▶ [REQUIRED WORK]: Within the data that follows, set down exactly the lines from the one containing "base_plate();" through the one containing "for node in", both ends included.

[start of MATERIAL FOR THE TASK]

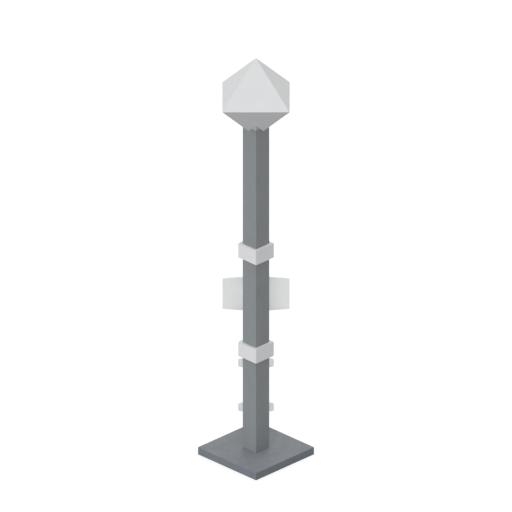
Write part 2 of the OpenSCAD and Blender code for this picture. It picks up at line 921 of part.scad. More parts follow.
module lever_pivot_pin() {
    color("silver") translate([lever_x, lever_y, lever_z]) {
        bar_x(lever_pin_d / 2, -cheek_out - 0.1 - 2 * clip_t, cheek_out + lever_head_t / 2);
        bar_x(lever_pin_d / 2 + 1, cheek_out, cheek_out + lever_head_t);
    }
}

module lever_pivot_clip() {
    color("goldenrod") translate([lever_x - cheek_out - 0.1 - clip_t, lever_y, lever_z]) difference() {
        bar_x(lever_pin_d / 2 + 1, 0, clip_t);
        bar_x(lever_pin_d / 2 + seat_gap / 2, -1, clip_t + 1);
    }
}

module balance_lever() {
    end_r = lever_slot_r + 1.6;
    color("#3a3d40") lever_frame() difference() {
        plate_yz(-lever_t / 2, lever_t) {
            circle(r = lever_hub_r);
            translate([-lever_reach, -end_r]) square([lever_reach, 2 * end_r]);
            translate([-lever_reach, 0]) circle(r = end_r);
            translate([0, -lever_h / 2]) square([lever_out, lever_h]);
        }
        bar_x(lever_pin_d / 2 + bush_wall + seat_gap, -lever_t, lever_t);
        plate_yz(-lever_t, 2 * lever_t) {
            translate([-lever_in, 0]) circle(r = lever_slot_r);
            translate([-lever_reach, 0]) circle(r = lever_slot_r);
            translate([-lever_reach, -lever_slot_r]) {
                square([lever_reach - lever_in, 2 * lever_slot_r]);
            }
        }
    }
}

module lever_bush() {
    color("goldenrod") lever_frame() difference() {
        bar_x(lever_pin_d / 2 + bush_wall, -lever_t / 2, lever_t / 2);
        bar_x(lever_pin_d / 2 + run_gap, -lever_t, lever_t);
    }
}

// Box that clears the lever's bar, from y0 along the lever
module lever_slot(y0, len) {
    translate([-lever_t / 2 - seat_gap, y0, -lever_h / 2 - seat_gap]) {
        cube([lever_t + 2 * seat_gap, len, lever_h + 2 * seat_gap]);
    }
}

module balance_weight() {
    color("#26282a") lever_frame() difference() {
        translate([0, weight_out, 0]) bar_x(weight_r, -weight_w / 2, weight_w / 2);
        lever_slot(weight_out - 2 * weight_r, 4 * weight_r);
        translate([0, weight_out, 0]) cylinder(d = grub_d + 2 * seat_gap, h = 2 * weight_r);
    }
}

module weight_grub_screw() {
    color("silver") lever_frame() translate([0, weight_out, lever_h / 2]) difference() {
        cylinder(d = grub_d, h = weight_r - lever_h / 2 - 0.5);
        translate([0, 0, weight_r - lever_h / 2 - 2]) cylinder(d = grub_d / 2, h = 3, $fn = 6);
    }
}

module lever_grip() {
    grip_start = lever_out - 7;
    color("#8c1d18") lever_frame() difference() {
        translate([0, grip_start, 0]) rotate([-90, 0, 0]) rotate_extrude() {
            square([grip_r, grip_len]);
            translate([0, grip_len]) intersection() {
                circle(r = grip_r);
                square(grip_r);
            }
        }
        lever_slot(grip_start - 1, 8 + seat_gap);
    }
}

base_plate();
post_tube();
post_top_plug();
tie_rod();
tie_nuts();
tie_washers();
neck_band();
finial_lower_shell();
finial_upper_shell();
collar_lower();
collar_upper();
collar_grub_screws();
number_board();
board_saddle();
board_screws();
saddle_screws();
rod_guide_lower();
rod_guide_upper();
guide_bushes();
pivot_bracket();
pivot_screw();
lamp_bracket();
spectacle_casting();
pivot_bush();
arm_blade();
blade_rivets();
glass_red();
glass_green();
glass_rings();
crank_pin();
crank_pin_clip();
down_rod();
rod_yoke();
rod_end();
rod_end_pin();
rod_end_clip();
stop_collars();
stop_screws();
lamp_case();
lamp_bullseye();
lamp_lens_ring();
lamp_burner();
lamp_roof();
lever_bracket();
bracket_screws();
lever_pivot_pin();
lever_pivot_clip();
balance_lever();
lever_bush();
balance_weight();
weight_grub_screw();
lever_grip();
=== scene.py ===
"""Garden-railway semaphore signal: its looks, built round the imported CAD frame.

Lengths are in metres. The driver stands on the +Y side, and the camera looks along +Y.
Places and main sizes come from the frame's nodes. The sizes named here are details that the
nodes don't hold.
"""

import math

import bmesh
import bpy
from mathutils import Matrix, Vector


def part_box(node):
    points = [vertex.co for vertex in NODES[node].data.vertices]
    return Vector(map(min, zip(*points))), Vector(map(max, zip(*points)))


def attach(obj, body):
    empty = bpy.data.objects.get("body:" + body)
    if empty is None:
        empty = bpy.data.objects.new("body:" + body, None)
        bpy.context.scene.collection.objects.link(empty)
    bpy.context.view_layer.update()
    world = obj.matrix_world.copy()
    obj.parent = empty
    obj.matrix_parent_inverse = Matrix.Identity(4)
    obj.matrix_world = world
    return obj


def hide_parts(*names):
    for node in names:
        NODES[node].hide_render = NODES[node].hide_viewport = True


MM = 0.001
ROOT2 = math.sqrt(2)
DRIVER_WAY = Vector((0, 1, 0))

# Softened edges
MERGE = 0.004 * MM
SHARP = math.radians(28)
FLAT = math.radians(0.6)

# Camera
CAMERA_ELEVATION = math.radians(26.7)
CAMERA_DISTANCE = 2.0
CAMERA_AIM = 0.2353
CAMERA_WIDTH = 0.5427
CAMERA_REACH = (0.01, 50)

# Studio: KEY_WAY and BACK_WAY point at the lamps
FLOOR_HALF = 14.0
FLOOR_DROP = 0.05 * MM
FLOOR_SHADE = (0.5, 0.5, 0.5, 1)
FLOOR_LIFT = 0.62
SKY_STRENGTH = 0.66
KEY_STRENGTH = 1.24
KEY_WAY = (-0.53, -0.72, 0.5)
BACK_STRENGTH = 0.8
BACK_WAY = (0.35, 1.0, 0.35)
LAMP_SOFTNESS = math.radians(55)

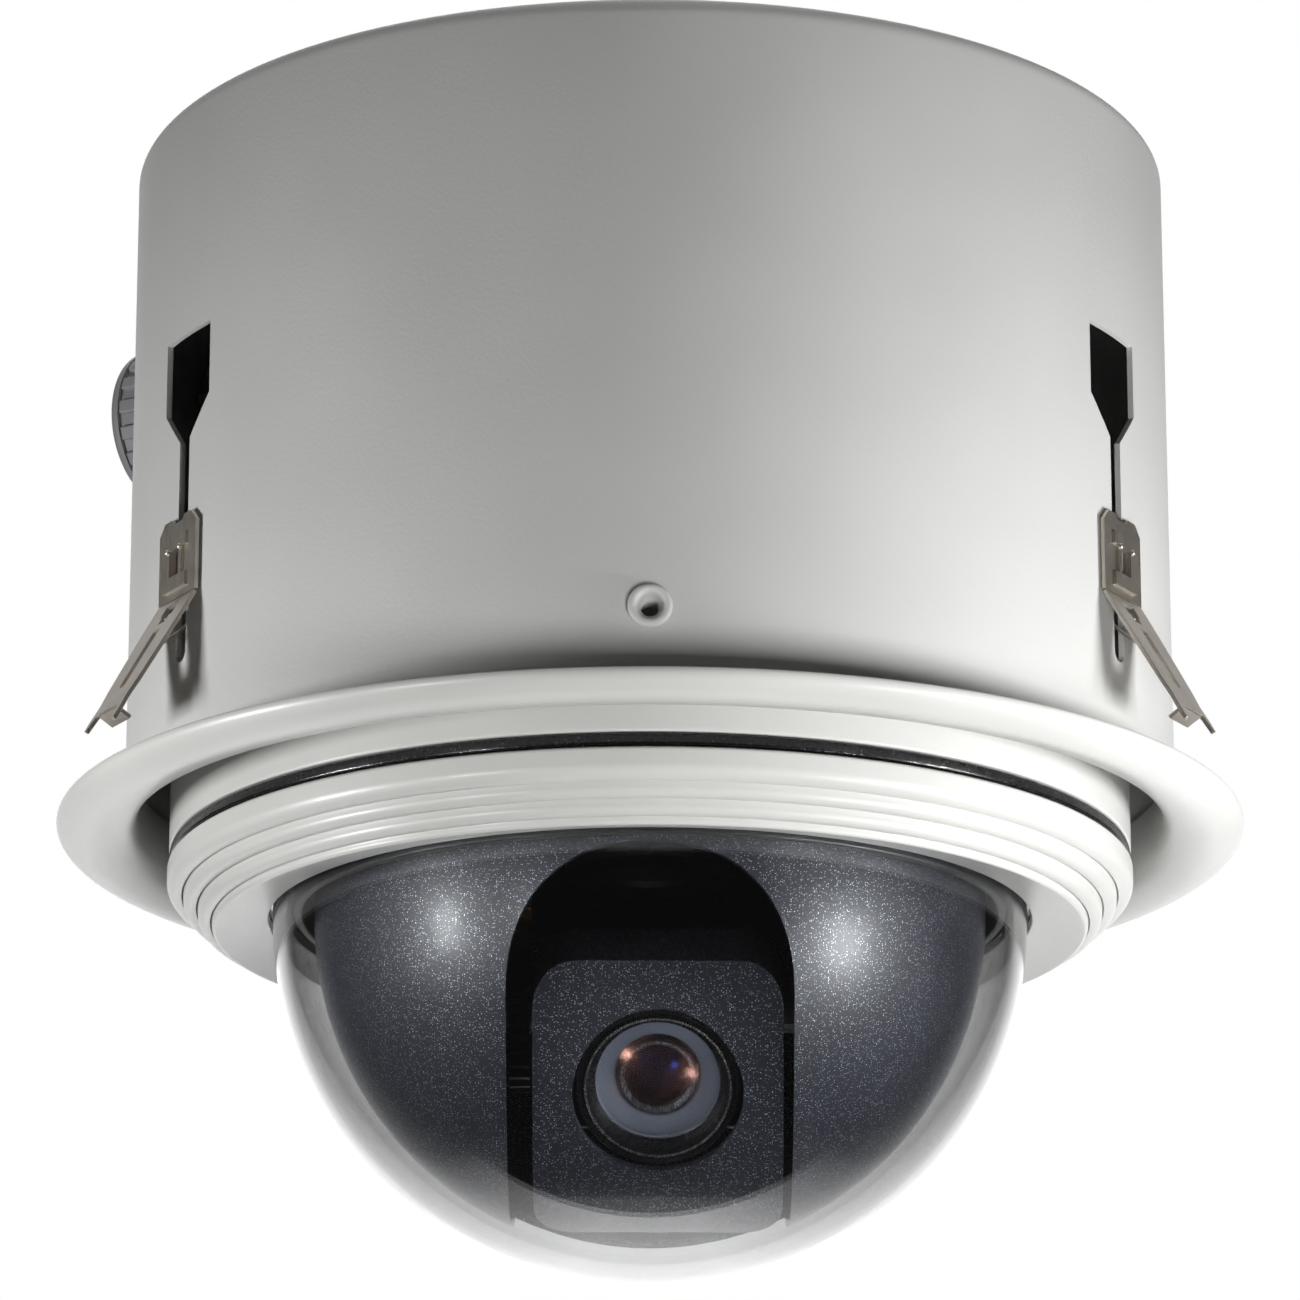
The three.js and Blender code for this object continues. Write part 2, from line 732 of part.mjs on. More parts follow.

[end of MATERIAL FOR THE TASK]

▶ [TASK RESPONSE]:
base_plate();
post_tube();
post_top_plug();
tie_rod();
tie_nuts();
tie_washers();
neck_band();
finial_lower_shell();
finial_upper_shell();
collar_lower();
collar_upper();
collar_grub_screws();
number_board();
board_saddle();
board_screws();
saddle_screws();
rod_guide_lower();
rod_guide_upper();
guide_bushes();
pivot_bracket();
pivot_screw();
lamp_bracket();
spectacle_casting();
pivot_bush();
arm_blade();
blade_rivets();
glass_red();
glass_green();
glass_rings();
crank_pin();
crank_pin_clip();
down_rod();
rod_yoke();
rod_end();
rod_end_pin();
rod_end_clip();
stop_collars();
stop_screws();
lamp_case();
lamp_bullseye();
lamp_lens_ring();
lamp_burner();
lamp_roof();
lever_bracket();
bracket_screws();
lever_pivot_pin();
lever_pivot_clip();
balance_lever();
lever_bush();
balance_weight();
weight_grub_screw();
lever_grip();
=== scene.py ===
"""Garden-railway semaphore signal: its looks, built round the imported CAD frame.

Lengths are in metres. The driver stands on the +Y side, and the camera looks along +Y.
Places and main sizes come from the frame's nodes. The sizes named here are details that the
nodes don't hold.
"""

import math

import bmesh
import bpy
from mathutils import Matrix, Vector


def part_box(node):
    points = [vertex.co for vertex in NODES[node].data.vertices]
    return Vector(map(min, zip(*points))), Vector(map(max, zip(*points)))


def attach(obj, body):
    empty = bpy.data.objects.get("body:" + body)
    if empty is None:
        empty = bpy.data.objects.new("body:" + body, None)
        bpy.context.scene.collection.objects.link(empty)
    bpy.context.view_layer.update()
    world = obj.matrix_world.copy()
    obj.parent = empty
    obj.matrix_parent_inverse = Matrix.Identity(4)
    obj.matrix_world = world
    return obj


def hide_parts(*names):
    for node in names:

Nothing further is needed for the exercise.